___ Source material ___
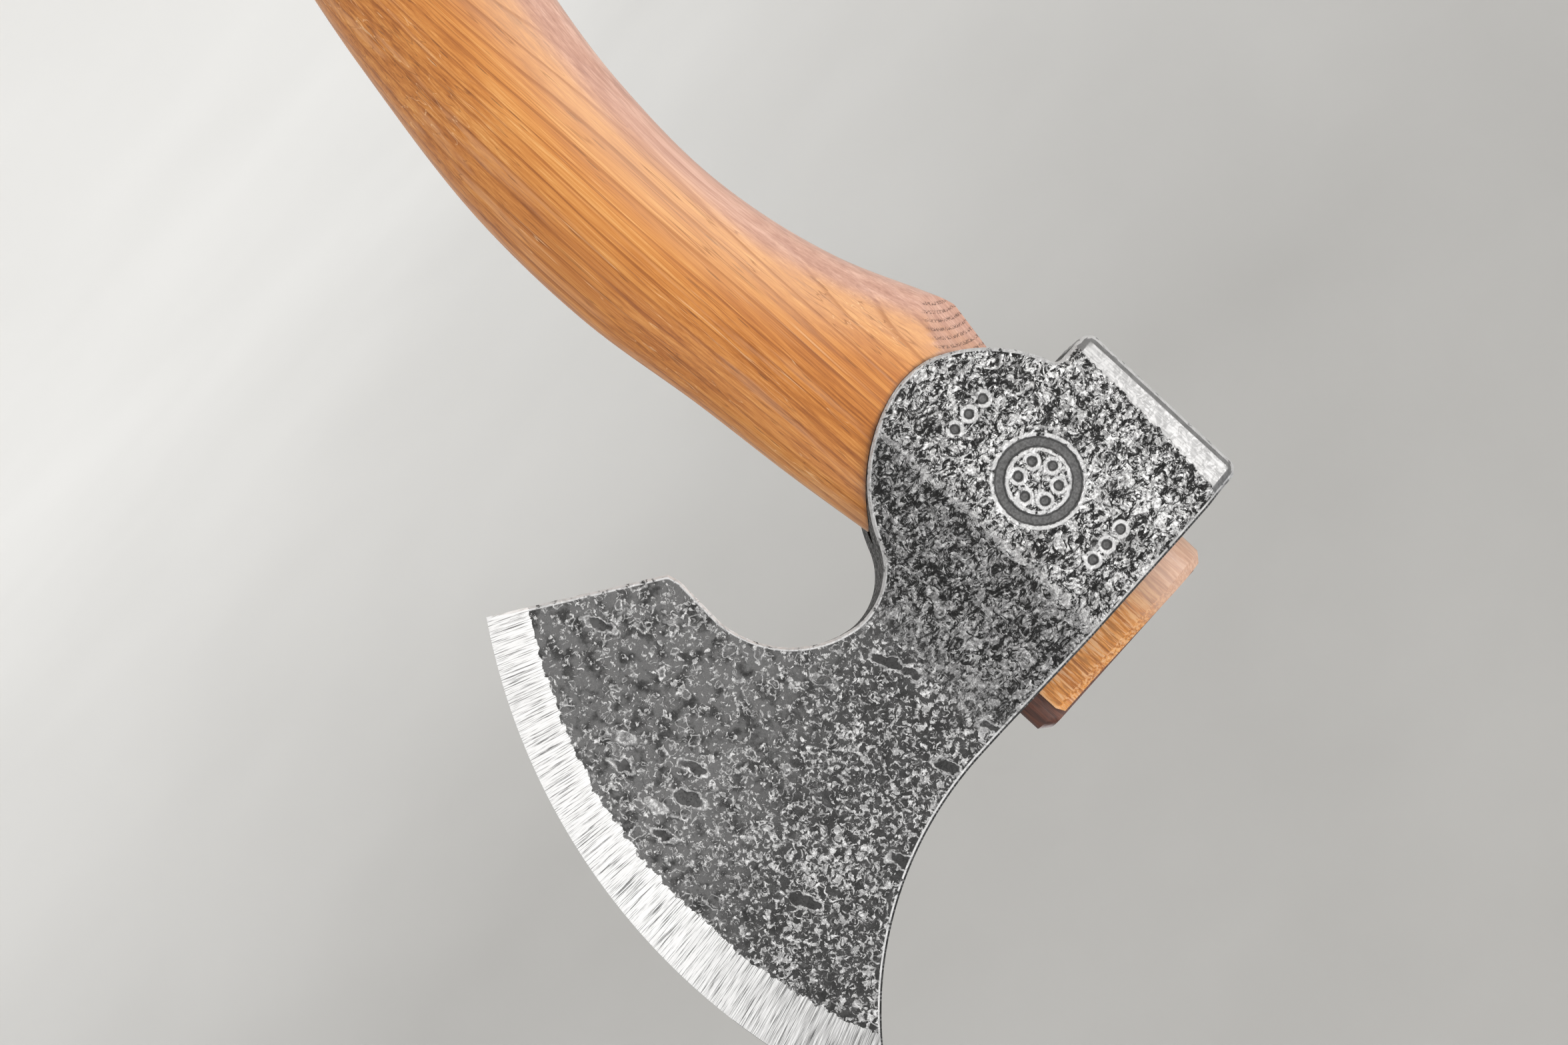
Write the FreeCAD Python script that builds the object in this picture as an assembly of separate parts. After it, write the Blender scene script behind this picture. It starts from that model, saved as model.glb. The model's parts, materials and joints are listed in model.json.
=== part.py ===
import FreeCAD, Part
import math
import os

V = FreeCAD.Vector

# A bearded hatchet: a forged steel head, a curved hardwood handle wedged into its eye, and the
# wedge. Millimetres. +Z runs up the handle to the top of the head, +X points to the cutting
# edge, and the cheeks face +Y and -Y. The origin is the centre of the handle's flat butt.
# The head is drawn about the eye: X = 0 at the eye's middle, Z = 0 on the head's top face.

# Where the head sits
handleLength = 370.0        # butt to the head's top face
buttToEye = 13.0            # how far the eye's middle stands in front of the butt's centre

# Eye, a drop shape in plan: a round back and a narrow round front
eyeLengthTop = 43.8
eyeLengthBottom = 37.7
eyeBackSlope = 0.5          # how much further back the eye starts at its lower end
eyeBackRadius = 9.5
eyeFrontRadius = 3.1
eyeTaper = 0.5              # how much smaller the back radius is at the lower end

# Head seen from the side
pollWall = 14.6             # steel between the eye and the poll face
pollHeight = 36.9
pollCorner = 2.6
neckNotch = 4.9             # how far the lug starts behind the eye
neckFillet = 2.2
lugDrop = 55.3              # top face to the lowest point of the lugs
frontWall = 2.1             # steel between the eye's lower front and the finger notch
bladeNeck = 31.9            # top face to the top of the finger notch
notchWidth = 29.0
notchShoulder = 39.0        # top face to where the finger notch runs into the lugs
beardDrop = 63.0            # top face to the inner corner of the beard
beardChamfer = 2.5
beardLean = 0.6             # how far the beard's inner edge leans back down the chamfer
bladeReach = 75.8           # eye front to the foremost point of the edge
edgeRadius = 118.8
toeRise = 31.5
heelDrop = 81.9
toeBack = 7.8               # toe and heel behind the foremost point
heelBack = 24.0
topFlat = 11.0              # straight top in front of the eye, before it sweeps to the toe

# Lug outline: share of the lugs' width from their back, and height above their lowest point
lugCurve = [(0.17, 5.4), (0.32, 1.0), (0.44, 0.0), (0.57, 0.7), (0.82, 6.2)]
# Finger notch: share of its width from the lugs, and depth below its top
notchCurve = [(0.13, 2.4), (0.45, 0.0), (0.84, 6.6), (1.0, 18.5)]

# Head seen from above
eyeWall = 5.5               # steel beside the eye at its widest
pollHalf = 10.6             # half thickness of the striking face
pollBevels = [(1.5, 1.8), (5.0, 2.9)]       # behind the face, and how much thicker there
cheekSwell = [(-1.5, -0.4), (3.0, 0.0)]     # from the eye's back, and short of full thickness
cheekFlat = 26.0            # flat part of the cheek, measured from the eye's back
cheekSlope = 0.322          # how fast the cheek closes in beside the narrowing eye
bladeHalf = 2.4             # half thickness where the ground bevel starts
bladeSlope = 0.085
bladeOverlap = 2.5          # the blade's own section starts this far behind the eye's front
bevelWidth = 10.5
edgeHalf = 0.15

# Handle
shoulderDrop = 57.8         # top face to the handle's widest point, under the lugs
shoulderDepth = 43.1
shoulderThickness = 28.4
shoulderProud = 0.5         # wood in front of the lugs at the shoulder
shoulderFacet = (-0.78, 0.60, 0.148)        # which way the shoulder's back facet on +Y faces
underLugs = (18.0, -3.5, 3.0, 0.4)          # last row above the shoulder: rise, shift, growth
ovalEnd = 0.74              # radius of an oval's ends, as a share of half its thickness
buttDepth = 35.0
buttThickness = 22.0
tongueProud = 6.2
tongueChamfer = 1.6
tongueShort = 4.7           # the tongue's square front end stops this far short of the eye's
fitClearance = 0.08         # between wood and steel, and between the two pieces of wood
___
What is being asked: Reproduce the listing shown above in its entirety, exactly.

Exercise solution:
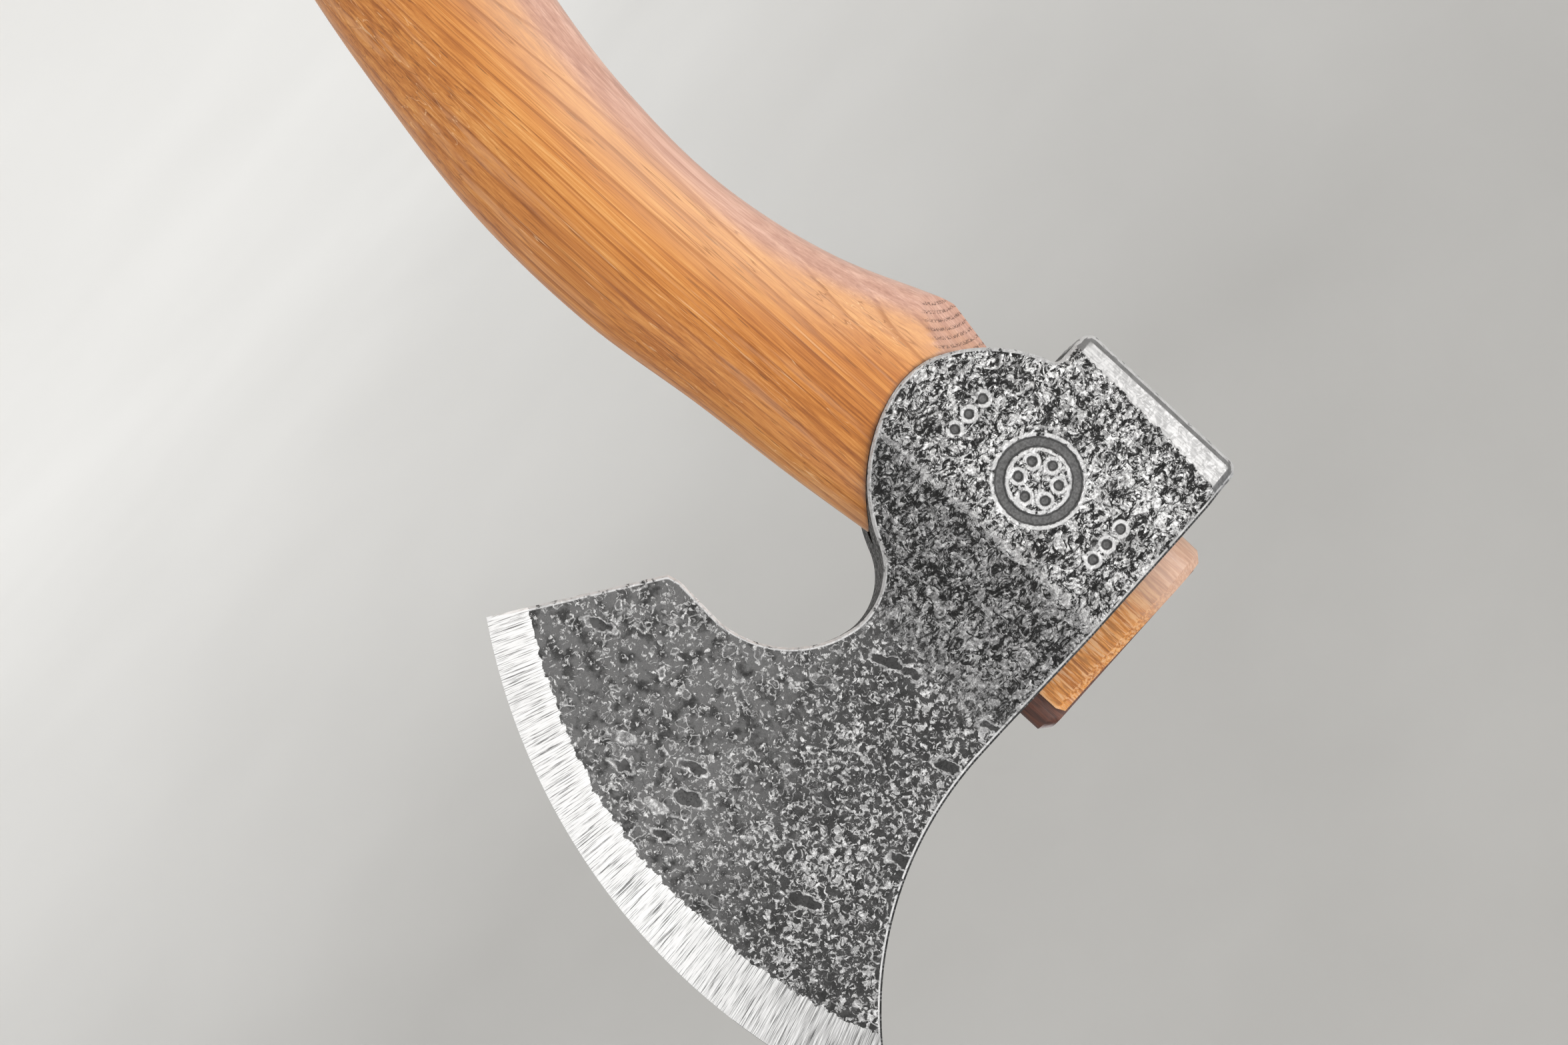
Write the FreeCAD Python script that builds the object in this picture as an assembly of separate parts. After it, write the Blender scene script behind this picture. It starts from that model, saved as model.glb. The model's parts, materials and joints are listed in model.json.
=== part.py ===
import FreeCAD, Part
import math
import os

V = FreeCAD.Vector

# A bearded hatchet: a forged steel head, a curved hardwood handle wedged into its eye, and the
# wedge. Millimetres. +Z runs up the handle to the top of the head, +X points to the cutting
# edge, and the cheeks face +Y and -Y. The origin is the centre of the handle's flat butt.
# The head is drawn about the eye: X = 0 at the eye's middle, Z = 0 on the head's top face.

# Where the head sits
handleLength = 370.0        # butt to the head's top face
buttToEye = 13.0            # how far the eye's middle stands in front of the butt's centre

# Eye, a drop shape in plan: a round back and a narrow round front
eyeLengthTop = 43.8
eyeLengthBottom = 37.7
eyeBackSlope = 0.5          # how much further back the eye starts at its lower end
eyeBackRadius = 9.5
eyeFrontRadius = 3.1
eyeTaper = 0.5              # how much smaller the back radius is at the lower end

# Head seen from the side
pollWall = 14.6             # steel between the eye and the poll face
pollHeight = 36.9
pollCorner = 2.6
neckNotch = 4.9             # how far the lug starts behind the eye
neckFillet = 2.2
lugDrop = 55.3              # top face to the lowest point of the lugs
frontWall = 2.1             # steel between the eye's lower front and the finger notch
bladeNeck = 31.9            # top face to the top of the finger notch
notchWidth = 29.0
notchShoulder = 39.0        # top face to where the finger notch runs into the lugs
beardDrop = 63.0            # top face to the inner corner of the beard
beardChamfer = 2.5
beardLean = 0.6             # how far the beard's inner edge leans back down the chamfer
bladeReach = 75.8           # eye front to the foremost point of the edge
edgeRadius = 118.8
toeRise = 31.5
heelDrop = 81.9
toeBack = 7.8               # toe and heel behind the foremost point
heelBack = 24.0
topFlat = 11.0              # straight top in front of the eye, before it sweeps to the toe

# Lug outline: share of the lugs' width from their back, and height above their lowest point
lugCurve = [(0.17, 5.4), (0.32, 1.0), (0.44, 0.0), (0.57, 0.7), (0.82, 6.2)]
# Finger notch: share of its width from the lugs, and depth below its top
notchCurve = [(0.13, 2.4), (0.45, 0.0), (0.84, 6.6), (1.0, 18.5)]

# Head seen from above
eyeWall = 5.5               # steel beside the eye at its widest
pollHalf = 10.6             # half thickness of the striking face
pollBevels = [(1.5, 1.8), (5.0, 2.9)]       # behind the face, and how much thicker there
cheekSwell = [(-1.5, -0.4), (3.0, 0.0)]     # from the eye's back, and short of full thickness
cheekFlat = 26.0            # flat part of the cheek, measured from the eye's back
cheekSlope = 0.322          # how fast the cheek closes in beside the narrowing eye
bladeHalf = 2.4             # half thickness where the ground bevel starts
bladeSlope = 0.085
bladeOverlap = 2.5          # the blade's own section starts this far behind the eye's front
bevelWidth = 10.5
edgeHalf = 0.15

# Handle
shoulderDrop = 57.8         # top face to the handle's widest point, under the lugs
shoulderDepth = 43.1
shoulderThickness = 28.4
shoulderProud = 0.5         # wood in front of the lugs at the shoulder
shoulderFacet = (-0.78, 0.60, 0.148)        # which way the shoulder's back facet on +Y faces
underLugs = (18.0, -3.5, 3.0, 0.4)          # last row above the shoulder: rise, shift, growth
ovalEnd = 0.74              # radius of an oval's ends, as a share of half its thickness
buttDepth = 35.0
buttThickness = 22.0
tongueProud = 6.2
tongueChamfer = 1.6
tongueShort = 4.7           # the tongue's square front end stops this far short of the eye's
fitClearance = 0.08         # between wood and steel, and between the two pieces of wood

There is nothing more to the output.